Dico, il grande boomerang
In vista del voto di fiducia al Senato previsto per questa sera, lo scenario che si va delineando nelle ultime ore vede la questione "Dico" tornare prepotentemente in primo piano.
C'è la concreta possibilità che sia proprio il controverso disegno di legge sulle unioni di fatto l'anello debole della già fragile catena che tiene in piedi il governo Prodi dopo lo scivolone al Senato sulla politica estera.
Prodi ha scelto di lasciare fuori i Dico sia dai dodici punti programmatici presentati all'indomani della crisi, sia dal discorso col quale si è ripresentato al Senato ieri per chiedere la fiducia.
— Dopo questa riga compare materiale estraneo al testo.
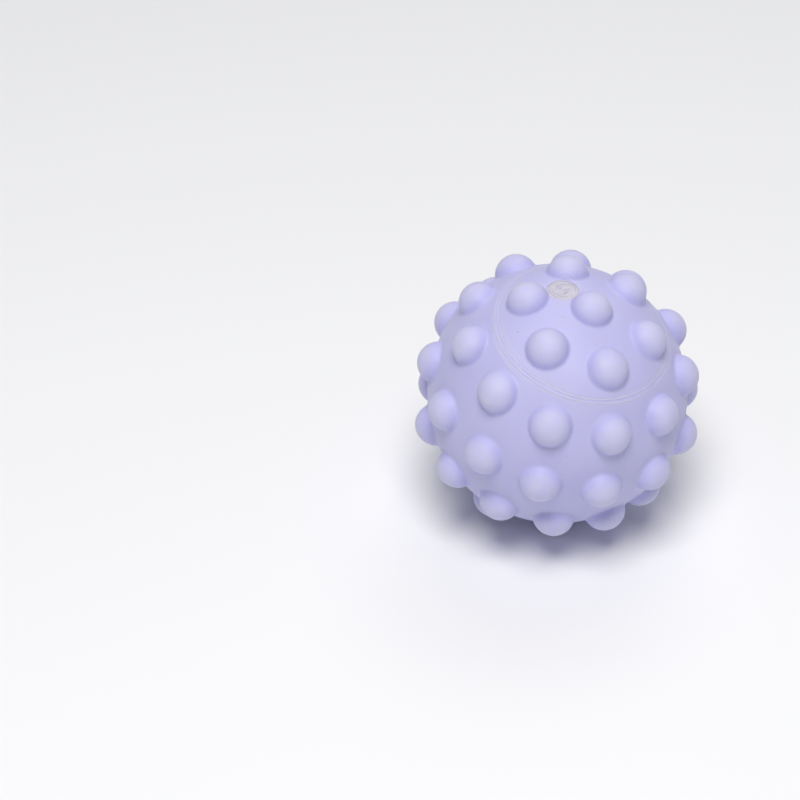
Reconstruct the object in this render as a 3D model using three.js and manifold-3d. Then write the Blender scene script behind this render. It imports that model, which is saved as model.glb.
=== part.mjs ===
// Hollow soft massage ball with moulded nubs. Millimetres, +Z up.
//
// The ball lies on the plane z = 0 on three of its nubs, with the origin under its centre. Its skin is two
// moulded shells, a bowl and a smaller cap, bonded along a circular seam. The rings of nubs are laid out round
// the mould axis, which runs from the cap's pole nub through the ball's centre.
import * as THREE from 'three';
import { mergeVertices } from 'three/addons/utils/BufferGeometryUtils.js';
import Module from 'manifold-3d';

const { degToRad } = THREE.MathUtils;

// Skin
const BODY_RADIUS = 30; // outside of the skin, between the nubs
const WALL = 2.5;
const CAVITY_RADIUS = BODY_RADIUS - WALL;

// Nubs: domes whose centres lie a little under the skin's surface
const NUB_RADIUS = 4.9;
const NUB_RISE = 3.8; // tip of a nub above the skin
const NUB_CENTRE = BODY_RADIUS + NUB_RISE - NUB_RADIUS; // distance from the ball's centre
const DOME_END = BODY_RADIUS - 0.4; // a dome carries on a little under the skin before its root goes straight down
const NUB_ROOT = BODY_RADIUS - 1.4; // where a nub's root ends, inside the wall

// Rings of nubs, from the cap's pole to the far pole. polar is measured from the mould axis, and turn, in
// pitches of the ring, from the meridian on which the other rings start.
const RINGS = [
  { polar: 0, nubs: 1, turn: 0 },
  { polar: 28.5, nubs: 6, turn: 0 },
  { polar: 57, nubs: 11, turn: 0 },
  { polar: 85.5, nubs: 13, turn: 0 },
  { polar: 114, nubs: 13, turn: 0.5 },
  { polar: 146, nubs: 7, turn: 0 },
  { polar: 180, nubs: 1, turn: 0 },
];
const CAP_RINGS = 2; // the rings that belong to the cap

// Seam between the two shells, and the bond bead in its channel
const SEAM_POLAR = 42.5;
const CLEARANCE = 0.3; // between pieces that touch on the real ball
const CHANNEL_HALF_WIDTH = 0.8;
const CHANNEL_FLOOR = 28.2; // distance from the ball's centre
const LIP_RISE = 0.2; // the shells' edges stand up a little along the seam
const LIP_WIDTH = 0.5;

// Closure plug, between the pole nub and two nubs of the first ring
const PLUG_POLAR = 16.5;
const PLUG_PITCHES = -2.5; // of the first ring, from the start meridian
const PLUG_HEAD_RADIUS = 3.3;
const PLUG_HEAD_DEPTH = 1.4;
const PLUG_STEM_RADIUS = 1.8;
const PLUG_BARB_RADIUS = 2.8;
const PLUG_BARB_DEPTH = 1.1;
const BOSS_RADIUS = 5;
const BOSS_DEPTH = 1.5; // thickening of the wall round the plug's hole

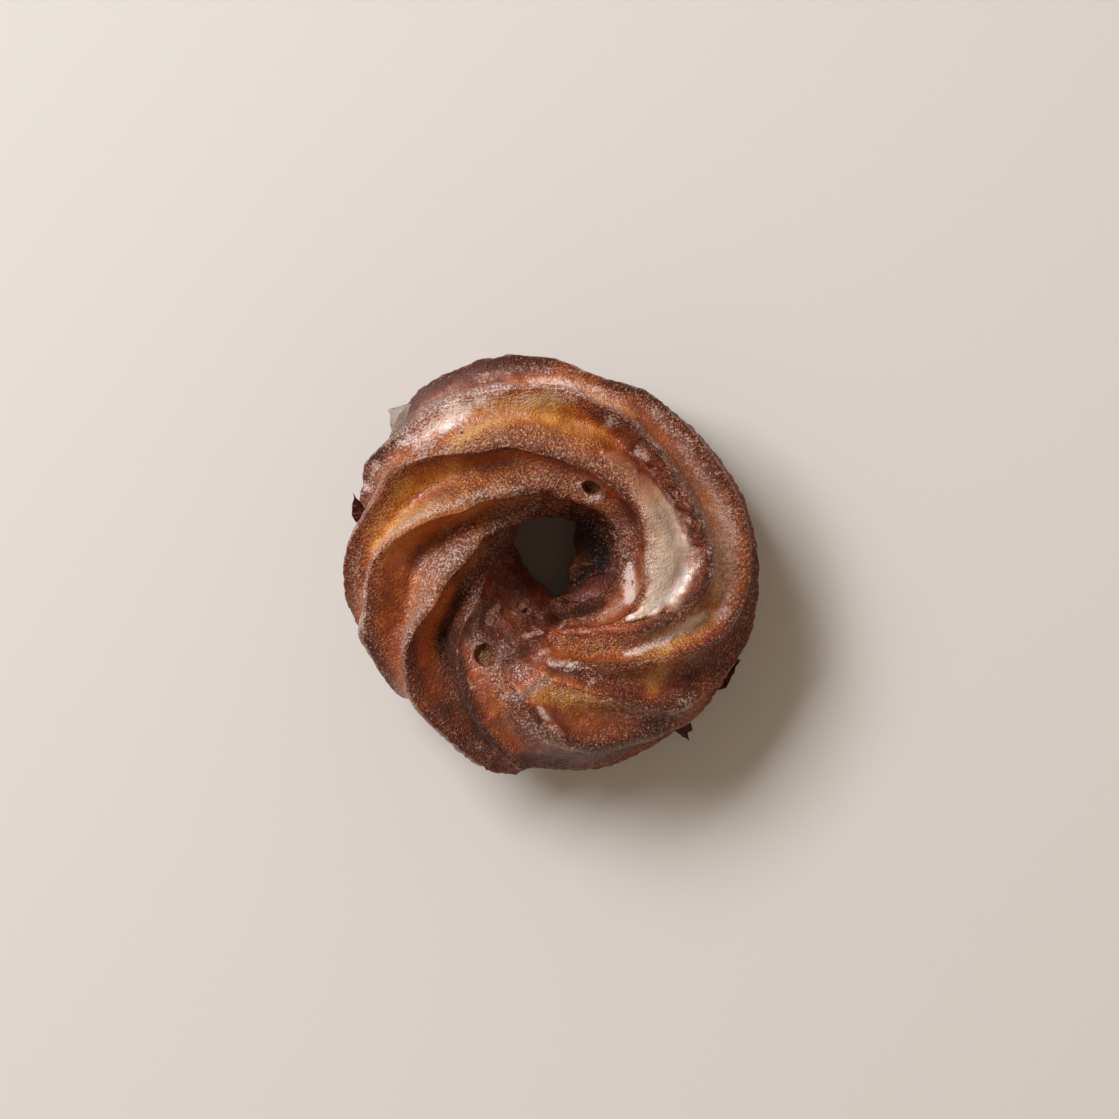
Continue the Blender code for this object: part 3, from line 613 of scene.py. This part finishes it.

Diversi esponenti del governo e della maggioranza hanno dichiarato che i Dico sono, ormai, "materia da parlamento", e non più di competenza del governo.
Tale decisione, però, rischia ora di rivelarsi un boomerang: se sulle altre questioni scottanti (Afghanistan in primis) i leader del centrosinistra ed i membri del governo si sono allineati obtorto collo, sui Dico pare farsi strada la convinzione che è possibile dichiarare tutto ed il contrario di tutto. E questo, nelle ore calde che precedono il voto di fiducia, non è un bene per Prodi.
Tale "dimenticanza" (fatta coscientemente per non vanificare l'apertura al centro che è stata l'architrave del dopo-crisi), e il chiacchiericcio che ne consegue, rischiano ora di indispettire proprio quei senatori-chiave che si trovano dalle parti di Andreotti e, forse, ma per ragioni opposte, quelli che gravitano attorno alla sinistra radicale. Per non parlare di Mastella.
Prodi ora ha davanti una rosa molto ristretta di scelte: la prima (e più logica) è quella di fare una dichiarazione sui Dico nel corso della replica prima della votazione, ma dovrà stare molto, molto attento a quel che eventualmente dirà. La coperta è sempre più corta.